When you call the Phoenix Society, you may notice something unique in this fast-paced world of automation–you receive a warm and personal “hello” from a member of the Phoenix Society staff. And something truly special happens when a burn survivor, family member, health care professional, or fire service member calls in need of support.
Our staff of 9 people greets thousands of calls each year. Those calls are quickly connected to the most appropriate member of our program team who listens to the caller’s need and works through a course of action for each individual. Although this is just one of the many hats our program team wears in their work at Phoenix Society, it is treasured. “These calls take me back to my days as a critical care nurse and allow me to connect personally with those we are here to serve” says Pam, Phoenix Society Program Director, who has been a registered nurse for 22 years. “For so many, their phone call is their first connection to support and the beginning of a transformation.”
A Life-Changing Phone Call
Maureen’s first call to the Phoenix Society in December 2012 was one of those beginnings.
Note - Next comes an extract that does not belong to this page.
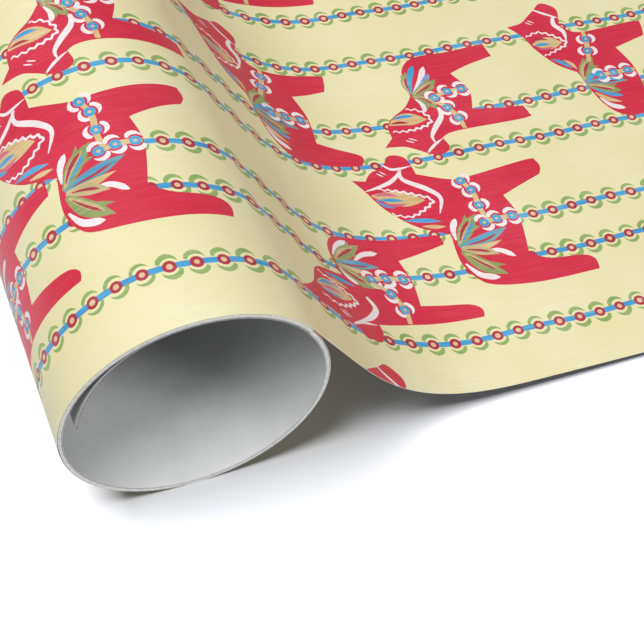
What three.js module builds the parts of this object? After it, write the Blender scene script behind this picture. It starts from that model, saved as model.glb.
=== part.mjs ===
// A partly unrolled roll of gift wrap, lying on a flat surface, in millimetres.
// X runs along the laid sheet, Y along the roll and Z up. The origin is under the
// middle of the whole object. The paper is one sheet, printed on its outer face and
// wound without a core. It is cut here into the stretches that it lies in.
import * as THREE from "three";

// The sheet
const webWidth = 762;
const sheetLength = 1524;
const paperThickness = 0.13;

// The wound part. Angles run clockwise from the roll's top, seen along +Y.
const rollRadius = 37.5; // outside of the outermost turn, where the sheet leaves it
const turnGap = 0.3; // air between one turn and the next
const fullTurns = 4;
const leaveAngle = 55.3; // where the sheet leaves the roll
const innerEndAngle = -82; // where the inner end stops, inside the innermost turn
const innerEndLift = 3.2; // how far the inner end stands off the turn around it
const innerLiftSpan = 65; // the angle over which that stand-off dies away

// The part between the roll and the surface
const sweepLength = 80; // paper that bends from the slope to nearly flat
const tailLength = 160; // paper that settles from there onto the surface
const tailShare = 0.07; // how much of the slope's fall the tail takes up

// The part that lies flat, cut in two
const freeEndShare = 0.38; // how much of it the free end takes

// How finely the curves are cut
const turnStep = 6; // degrees
const sweepSteps = 24;
const tailSteps = 12;
const stretchGap = 0.3; // between one stretch and the next

const pitch = paperThickness + turnGap;
const innerEndTotal = innerEndAngle - 360 * fullTurns;
const rad = THREE.MathUtils.degToRad;
const smooth = (u) => THREE.MathUtils.smoothstep(u, 0, 1);

// The middle of the paper's thickness at an angle on the roll, from the roll's axis
function woundRadius(angle) {
  const spiral = rollRadius - paperThickness / 2 - (pitch * (leaveAngle - angle)) / 360;
  return spiral - innerEndLift * (1 - smooth((angle - innerEndTotal) / innerLiftSpan));
}

// The roll rests on the underside of its outermost turn.
const axisHeight = woundRadius(-180) + paperThickness / 2;

// A station is a point on the middle of the sheet's thickness, with the angle in
// radians by which the sheet falls there as it runs on towards its free end.
function woundStation(angle) {
  const r = woundRadius(angle);
  return { x: r * Math.sin(rad(angle)), z: axisHeight + r * Math.cos(rad(angle)), fall: rad(angle) };
}

function woundStretch(from, to) {
  const stations = [woundStation(from)];
  const first = Math.floor(from / turnStep + 0.25) + 1;
  for (let k = first; k * turnStep < to - turnStep / 4; k++) stations.push(woundStation(k * turnStep));
  stations.push(woundStation(to));
  return stations;
}

// Runs on from a station over a length. fallAt gives the fall at a share of that length.
function runOn(start, length, steps, fallAt) {
  const stations = [start];
  let { x, z } = start;
  for (let k = 1; k <= steps; k++) {
    const middle = fallAt((k - 0.5) / steps);
    x += (Math.cos(middle) * length) / steps;
    z -= (Math.sin(middle) * length) / steps;
    stations.push({ x, z, fall: fallAt(k / steps) });
  }
  return stations;
}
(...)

Maureen explained that she was burned at the age of 3 when hot oil was poured on the top of her head. However, the point she remembers really shaping her life was the first day of kindergarten in the 1950s. She arrived in class with a scarf tied over her head as she wore every day to cover her scars. It was when her teacher, unaware of her injuries, made her stand and remove her scarf that she froze in panic. Finally submitting to her teacher’s demand, she removed her scarf for the first time in public and remembers the gasps and comments that followed her as she ran down the hall to escape. Maureen, her family (including 6 siblings), and the community were unaware and unprepared to help her overcome the challenges she faced growing up with a burn injury.
For Maureen, this led to a life of isolation and constant struggle with confidence. The fear of people’s reactions kept her from taking off her wig or scarf and made it impossible to engage in daily life. She avoided experiences like getting a haircut, going swimming, or taking a walk on a windy day. It was easier to keep her scars hidden.
Fifty-seven years after her burn injury, in an effort to overcome her depression and connect with someone who could understand her feelings, she went to her local library to search the Internet for help. She searched “trauma,” then “burn trauma,” and that’s when a link to the Phoenix Society website appeared. She explored the online articles and resources with eagerness. One in particular helped “pull her out of her depression,” she recalls. “I read the Adults Burned as Children article and thought . . . ‘this is about me, I am not alone. . . these feelings are normal!’ I felt validated. A weight lifted and I called the Phoenix Society the next morning.”
Something Maureen said really struck Pam during that first conversation, “I want to participate in life instead of letting it pass me by, but I don’t know how,” she remarked. That call for help was the beginning of her transformation.
A Plan of Action
Over the next year Phoenix Society worked with physicians and social workers at the SOAR hospital closest to Maureen to further evaluate her physical scars, helped locate counseling in her local area and educate the center on the challenges of burn trauma, and walked Maureen through our online learning programs specific to empowering survivors with social skills. We also became her support system through regular emails and phone calls.
When Maureen first called, she had never met another burn survivor and “wanted to fix her burns.” After walking through the process together, she knows there is no quick fix for a burn injury, but now has tools to help her live life. It has become a team effort over the last year as most of us have had the pleasure of speaking with Maureen and were all very excited to finally have the opportunity to meet her in person. With the assistance of a Phoenix Society George Pessotti WBC Attendee Scholarship, she was able to attend the 2013 World Burn Congress in Providence, Rhode Island, and for the first time meet not only the staff with whom she had been communicating, but, most importantly, hundreds of burn survivors just like her.
For Pam, meeting Maureen at World Burn Congress was particularly rewarding. “I know the courage it took for her to step out of her house and fly to Rhode Island. It is so gratifying to see her blossom, make friends, attend sessions, and be empowered to live life,” she says. Describing her experience at WBC, Maureen said, “I finally feel like I am human . . . accepted and loved.”
Looking back at the feelings of isolationshe had endured throughout her life, Maureen remarked, “I wish I knew about this 57 years ago.” She encouraged other survivors to reach out, saying, “The sooner you call Phoenix Society for help, the sooner healing beings. But, it’s never too late!”
Our Goal for 2014
Every day we receive calls from
survivors like Maureen, but for every call we receive, the reality is there are thousands that have not yet connected to the resources and support they need to truly live life. In the U.S. alone, 450,000 people are treated for burn injuries each year.
The hands-on experiences of the Phoenix Society program team have made it clear that
our primary need, as we move into 2014, is to reach the thousands who are still struggling alone and are unaware that the Phoenix Society is here to help them on their journey of healing. Second, we must have the staff and resources necessary to respond to the increasing number of calls we are receiving.
Your donations made Maureen’s transformation possible. Your continued support ensures we can reach survivors sooner in their recovery and be able to guide them to the support they need to overcome their struggles. What a difference you make!